418 şikâyetçiye davet
Tahliye beklentisi: Davanın görülmesine yarın Van 3. Ağır Ceza Mahkemesi'nde başlanacak. Aşkın'ın doktor kontrolünde katılacağını açıkladığı ilk duruşmada, sanıkların sorguları yapılacak. Aşkın'ın, aradan beş aya yakın sürenin geçmesi, ciddi sağlık sorununun sürmesi ve bir yargıcın da tahliye yönünde karşıoy kullandığı da dikkate alındığında, tahliye edilme olasılığı, önceki aşamalara kıyasla çok daha yüksek gösteriliyor.

Başsavcılığın 'fişlenerek mağdur edildiklerini' öne sürdüğü 418 kişinin de şikayetçi sıfatıyla davet edildiği ilk duruşmaya YÖK, partiler ve hukukçular da gözlemci olarak katılacak. Davayı YÖK adına Başkanvekili Prof. Dr. İsa Eşme başkanlığında, YÖK Denetleme Kurulu Başkanı Hüseyin Çevikbaş ve YÖK'ün avukatı Haydar Han izleyecek. CHP'den de bir heyet duruşmaya gelecek.

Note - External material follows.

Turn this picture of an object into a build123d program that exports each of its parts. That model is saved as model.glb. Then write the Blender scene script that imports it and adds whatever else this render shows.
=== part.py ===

Tarihi eser davası: Tek günde bitirilememesi halinde, duruşma izleyen güne bırakılabilecek. Ancak duruşma gün içinde bitirilse de Aşkın, 15 Aralık Cuma günü başka dava nedeniyle yargıç karşısına çıkacak. Aşkın, evinde yapılan aramada çok sayıda tarihi eser ele geçirildiği gerekçesiyle '2863 sayılı Kültür ve Tabiat Varlıklarını Koruma Kanunu'na Muhalefet'le suçlanıyor. Asliye Ceza Mahkemesi'nde yargılanacak Aşkın hakkında bu davadan tutukluluk kararı bulunmuyor.

Sanıkların listesi
Davada Rektör Aşkın dışındaki sanıklar şunlar: YYÜ rektör yardımcıları Prof. Dr. Ayşe Yüksel, Prof. Dr. Hasan Ceylan, YYÜ Genel Sekreteri Prof. Dr. Işık Tepe, YYÜ Ziraat Fakültesi Dekanı Prof. Dr. Fırat Cengiz, YYÜ Genel Sekreter Yardımcısı Salih Yurtkuran, YYÜ Yazıişleri Şube Müdürü Şükran Yurtkuran, Yazıişleri Bilgi İşletmeni Bülent Şahin, üniversitenin özel güvenlik şube müdürü Saffet Kara ile İspanyol Expansion firması Türkiye Temsilcisi Mehmet Ümit Ayral.

Yargıcın itirazı
Rektör Aşkın'ın tutuklanmasına yargıçlardan Ferhat Erbaş da tepki göstermişti. Tutuklamaya yapılan itiraz, Van 3. Ağır Ceza Mahkemesi'nce 19 Ekim'de reddedilmişti. Yargıç Erbaş ise, şöyle demişti: "Suçun yasal unsurları oluşmamıştır, şüphelilerin haksız çıkar sağlamak için bir araya gelişleri konusunda dosyada ne iletişim tespit tutanağı ne sanık ne de tanık beyanı mevcuttur. Dosyada örgüt ilişkisinden değil, ancak iştirakten bahsedilebilir. Yasal yetkilerden kaynaklanan uygulamaların soyut iddia ile manevi cebir olarak değerlendirilmesi doğru olmaz. Cebir uygulandığına dair dosyada herhangi bir delil yoktur. Kaçma şüphesi yoktur, deliller toplanmıştır. Sağlığı ve tutuklulukta geçen süre dikkate alındığında tahliyesine karar vermek gerekir."